Thursday, August 14, 2008

Bad translation snares a good Bible teacher

Listening to a favorite preacher I'm having a problem with his use of one of the modern translations.

He's quoting Genesis 1:1 and 1:2 and instead of "the world was without form and void" he says "the world BECAME shapeless, empty and dark" and goes on to make much of how this supposedly reflects the fact that God doesn't make anything that isn't perfect, and how its becoming ugly and dark shows the entrance of sin into the world. Sort of as a parable of what was to come later.

But that point is pretty strained it seems to me, and the translation "became" isn't supported in any Bible version I have easy access to. All those at Blue Letter Bible, for instance, say it WAS without form and dark. The NIV, however, does have one of its famous footnotes at this point, saying it could possibly mean "became." Yeah, and Strong's has "become" as one of the possibilities too. So we're all made translators these days.

Why isn't it respected that eminent scholars and translators chose "WAS?" Why is the ordinary Christian given this option to translate the Bible over the experts who did so already? Especially the KJV scholars who were head and shoulders above the translators of any subsequent version, certainly above Westcott and Hort according to Dean Burgon who ought to know. So the ordinary preacher is given all this power to make judgments he's in no position to make, even if he learned some basic Greek in seminary. If Westcott and Hort's Greek was on the schoolboy level, as Burgon judged it, why should any pastor think his is any better than theirs? (This favorite Bible teacher I'm talking about did not go to seminary or Bible school, just for the record).

And then I have to ask why this Biblically grounded and highly spiritual teacher would go with a footnote anyway -- unless he's using a translation that's not on Blue Letter Bible's list. In any case it leads him into some questionable reasoning: God makes everything perfect so it MUST be that it was sin that brought the void and darkness at the beginning of creation. I'm afraid this is probably a case of his LIKING the idea of a certain kind of perfection, defending God's honor as it were, but really leaning to his own understanding. Happens all too easily to the human race. And the situation in which we're all invited to make our own decisions about what God really said certainly plays into this human weakness.

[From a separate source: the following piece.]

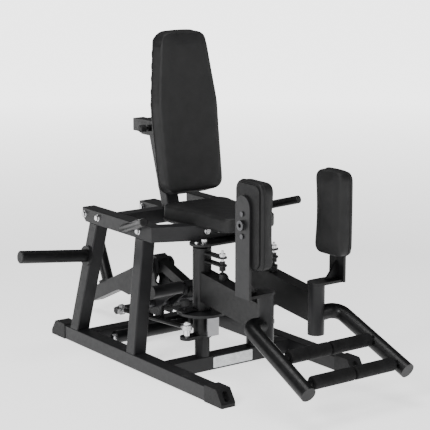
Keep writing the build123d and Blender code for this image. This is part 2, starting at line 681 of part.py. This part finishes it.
    pad_in, pad_out, bar_out = s * 145, s * 206, s * 222
    with BuildPart() as bracket:
        with BuildSketch(Plane.XY.offset(377.6)):
            with Locations((lx, LEG_Y)):
                Circle(35)
            with Locations(((lx + bar_out) / 2, LEG_Y)):
                Rectangle(abs(bar_out - lx), 70)
        extrude(amount=10)
        xa, xb = sorted((s * 212, bar_out))
        with BuildSketch(Plane.YZ.offset(xa)):
            with Locations((LEG_Y, (377.6 + 704) / 2)):
                Rectangle(82, 704 - 377.6)
            with Locations((LEG_Y, 704)):
                Circle(41)
        extrude(amount=10)
        with BuildSketch(Plane.XZ.offset(-LEG_Y - 5)):
            with BuildLine():
                Polyline((s * 158, 387.6), (s * 212, 387.6), (s * 212, 455), close=True)
            make_face()
        extrude(amount=10)
        with BuildSketch(Plane.XY.offset(196)):
            with Locations((lx, LEG_Y)):
                Circle(16)
        extrude(amount=182)
    nodes["thigh_bracket_" + name] = bracket.part

    xa, xb = sorted((pad_out, s * 212))
    with BuildPart() as thigh_board:
        with BuildSketch(Plane.YZ.offset(xa)):
            with Locations((PAD_Y, 639.5)):
                RectangleRounded(132, 295, 26)
        extrude(amount=6)
    nodes["thigh_board_" + name] = thigh_board.part

    xa, xb = sorted((pad_in, pad_out))
    with BuildPart() as thigh_pad:
        with BuildSketch(Plane.YZ.offset(xa)):
            with Locations((PAD_Y, 639.5)):
                RectangleRounded(154, 314, 32)
        extrude(amount=61)
        inner_face = thigh_pad.faces().sort_by(Axis.X)[0 if s > 0 else -1]
        fillet(inner_face.edges(), radius=12)
    nodes["thigh_pad_" + name] = thigh_pad.part

    fittings = [bar((bar_out, LEG_Y, 640), (bar_out + s * 12, LEG_Y, 640), 18, 8)]
    for z in (600, 680):
        fittings.append(bar((bar_out, LEG_Y, z), (bar_out + s * 5, LEG_Y, z), 9))
    nodes["thigh_screws_" + name] = group(fittings)

os.makedirs("parts", exist_ok=True)
for label, shape in nodes.items():
    shape.label = label
    export_step(shape, "parts/" + label + ".step")
print(len(nodes), "nodes")
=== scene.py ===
import bpy
import json
import math
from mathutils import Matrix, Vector
from mathutils.bvhtree import BVHTree


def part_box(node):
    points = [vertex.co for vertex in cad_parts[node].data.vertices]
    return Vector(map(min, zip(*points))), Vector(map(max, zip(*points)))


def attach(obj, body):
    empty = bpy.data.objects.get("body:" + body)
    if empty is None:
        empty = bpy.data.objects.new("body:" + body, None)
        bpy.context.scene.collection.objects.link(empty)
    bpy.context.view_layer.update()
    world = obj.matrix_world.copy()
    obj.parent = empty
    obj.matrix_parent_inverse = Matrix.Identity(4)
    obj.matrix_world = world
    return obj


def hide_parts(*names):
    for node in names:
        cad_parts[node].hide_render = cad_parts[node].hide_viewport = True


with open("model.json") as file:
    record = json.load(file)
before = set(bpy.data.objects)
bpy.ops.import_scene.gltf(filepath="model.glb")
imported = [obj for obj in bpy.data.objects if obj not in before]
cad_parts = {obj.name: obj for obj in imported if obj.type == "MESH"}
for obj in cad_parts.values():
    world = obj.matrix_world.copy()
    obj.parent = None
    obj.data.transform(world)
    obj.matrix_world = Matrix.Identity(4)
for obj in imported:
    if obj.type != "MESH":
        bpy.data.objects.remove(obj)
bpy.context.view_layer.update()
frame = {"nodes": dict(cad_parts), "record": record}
nodes = frame["nodes"]


# ---- materials ----------------------------------------------------------------------------
class Shader:
    """A node material with one principled shader, built up from procedural layers."""

    def __init__(self, name, color, rough, metal=0.0, specular=0.5):
        self.mat = bpy.data.materials.new(name)
        self.mat.use_nodes = True
        self.tree = self.mat.node_tree
        self.bsdf = self.tree.nodes["Principled BSDF"]
        self.bsdf.inputs["Base Color"].default_value = (*color, 1)
        self.bsdf.inputs["Roughness"].default_value = rough
        self.bsdf.inputs["Metallic"].default_value = metal
        self.bsdf.inputs["Specular IOR Level"].default_value = specular
        self.coords = self.tree.nodes.new("ShaderNodeTexCoord").outputs["Object"]
        self.normal = None

    def stretched(self, scale):
        mapping = self.tree.nodes.new("ShaderNodeMapping")
        mapping.inputs["Scale"].default_value = scale
        self.tree.links.new(self.coords, mapping.inputs["Vector"])
        return mapping.outputs["Vector"]

    def noise(self, scale, detail=3.0, stretch=(1, 1, 1)):
        node = self.tree.nodes.new("ShaderNodeTexNoise")
        node.inputs["Scale"].default_value = scale
        node.inputs["Detail"].default_value = detail
        self.tree.links.new(self.stretched(stretch), node.inputs["Vector"])
        return node.outputs["Fac"]

    def cells(self, scale, feature="DISTANCE_TO_EDGE"):
        node = self.tree.nodes.new("ShaderNodeTexVoronoi")
        node.feature = feature
        node.inputs["Scale"].default_value = scale
        self.tree.links.new(self.coords, node.inputs["Vector"])
        return node.outputs["Distance"]

    def remap(self, value, low, high, from_low=0.0, from_high=1.0):
        node = self.tree.nodes.new("ShaderNodeMapRange")
        node.inputs["From Min"].default_value = from_low
        node.inputs["From Max"].default_value = from_high
        node.inputs["To Min"].default_value = low
        node.inputs["To Max"].default_value = high
        self.tree.links.new(value, node.inputs["Value"])
        return node.outputs["Result"]

    def mix_color(self, factor, first, second):
        node = self.tree.nodes.new("ShaderNodeMix")
        node.data_type = "RGBA"
        self.tree.links.new(factor, node.inputs["Factor"])
        for socket, color in (("A", first), ("B", second)):
            target = next(i for i in node.inputs if i.name == socket and i.type == "RGBA")
            if isinstance(color, tuple):
                target.default_value = (*color, 1)
            else:
                self.tree.links.new(color, target)
        return next(o for o in node.outputs if o.type == "RGBA")

    def bump(self, height, distance, strength=1.0):
        node = self.tree.nodes.new("ShaderNodeBump")
        node.inputs["Distance"].default_value = distance
        node.inputs["Strength"].default_value = strength
        self.tree.links.new(height, node.inputs["Height"])
        if self.normal is not None:
            self.tree.links.new(self.normal, node.inputs["Normal"])
        self.normal = node.outputs["Normal"]
        self.tree.links.new(self.normal, self.bsdf.inputs["Normal"])

    def drive(self, socket, value):
        self.tree.links.new(value, self.bsdf.inputs[socket])

    def band(self, axis, middle, half_width):
        """1 inside a slab of object space, 0 outside it."""
        split = self.tree.nodes.new("ShaderNodeSeparateXYZ")
        self.tree.links.new(self.coords, split.inputs["Vector"])
        node = self.tree.nodes.new("ShaderNodeMath")
        node.operation = "COMPARE"
        self.tree.links.new(split.outputs[axis], node.inputs[0])
        node.inputs[1].default_value = middle
        node.inputs[2].default_value = half_width
        return node.outputs["Value"]

    def either(self, first, second):
        node = self.tree.nodes.new("ShaderNodeMath")
        node.operation = "MAXIMUM"
        self.tree.links.new(first, node.inputs[0])
        self.tree.links.new(second, node.inputs[1])
        return node.outputs["Value"]

    def edges(self):
        """Near 1 along worn outside edges."""
        geometry = self.tree.nodes.new("ShaderNodeNewGeometry")
        return self.remap(geometry.outputs["Pointiness"], 0.0, 1.0, 0.52, 0.62)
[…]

I dunno. Other explanations for the pre-world formlessness occur to me that don't challenge God's mastery. Anything in the first stages of existence might be describable as formless and void. How about the blastocyst stage before the embryo takes shape? In fact how about the early embryo itself, that doesn't yet show the form of the creature it is going to become? In fact I also think of stages of cooking, simple chemical operations. The first stages are pretty formless before the egg in a sauce thickens it or a cake emerges from the batter. I'm sure the same thing is true in chemistry in general. Or how about the example of the formless lump of clay before it becomes pottery? The biblical image of the Creation is of the Holy Spirit brooding over this unformed earth to bring it to birth, which even the human creator imitates in making something from unorganized material.

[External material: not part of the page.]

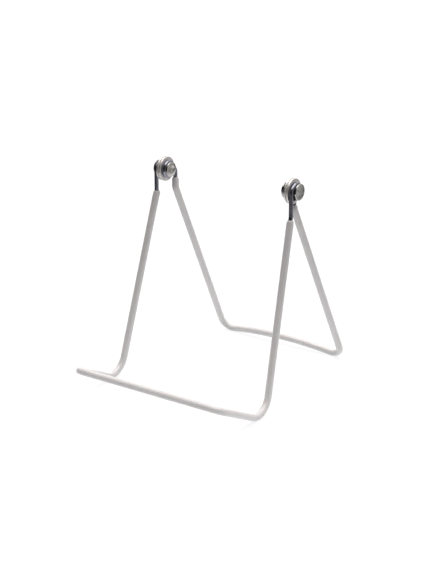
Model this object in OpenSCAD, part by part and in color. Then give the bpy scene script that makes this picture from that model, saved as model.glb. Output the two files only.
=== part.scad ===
// Adjustable wire easel for a photo album: two vinyl-dipped wire frames
// that fold about a pair of clamping pivots.
// Millimetres. +X is the viewer's right, the ledge faces -Y, and Z = 0 is
// the table, with the origin at the middle of the footprint.

/* [Wire] */
// Diameter of the bare steel wire
core_d = 3.0; // [2.4:0.1:3.0]
// Diameter of the wire with its vinyl coating
coat_d = 5.0; // [4.4:0.1:5.2]

/* [Front frame] */
// Height of the pivot axis above the table
pivot_h = 144.6; // [130:0.1:160]
// Lean of the front legs from the vertical
front_lean = 16.3; // [12:0.1:16.5]
// Distance between the front legs at the pivots
front_top_w = 112; // [111:0.5:116]
// Distance between the corners of the feet
foot_w = 125; // [121:0.5:130]
// How far the line of the front legs passes in front of the pivot axis
front_leg_set = 1.5; // [1:0.1:1.6]
// Centreline radius of the bend at each front foot
foot_bend_r = 14; // [10:0.5:18]
// Length of each ledge arm between its corners
arm_len = 56; // [45:0.5:65]
// Rise of the ledge arms towards the ledge bar
arm_rise = 26; // [20:0.5:32]
// Width of the ledge bar between its corners
ledge_w = 121; // [119:0.5:126]
// Centreline radius of the ledge bar's corners
ledge_bend_r = 8; // [6:0.5:12]

/* [Rear frame] */
// Lean of the rear legs from the vertical
rear_lean = 27.6; // [22:0.1:29]
// Distance between the rear legs at the pivots
rear_top_w = 99.6; // [99.6:0.1:99.8]
// Distance between the corners of the rear bar
rear_foot_w = 106; // [103:0.5:108]
// Rise of the middle of the rear bar, which leaves two corners as feet
rear_bow = 4.5; // [2:0.5:6]
// Centreline radius of the rear bar's corners
rear_bend_r = 8; // [6:0.5:12]

/* [Eyes and coating ends] */
// Centreline radius of the wire eyes
eye_r = 5.0; // [4.8:0.1:5.1]
// How far round the front eyes go
front_eye_turn = 235; // [220:1:240]
// How far round the rear eyes go
rear_eye_turn = 280; // [260:1:280]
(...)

As usual, just because he has spiritual sense and basic Biblical knowledge, this preacher is able to go on to make valid points about the effects of sin and especially the sin of pride, even spiritually powerful points, but in relation to the Bible it's more of a rescue operation than a true building on the word of God, but of course the preacher who doesn't have Biblical grounding or spiritual sense has no hope of getting on track at all.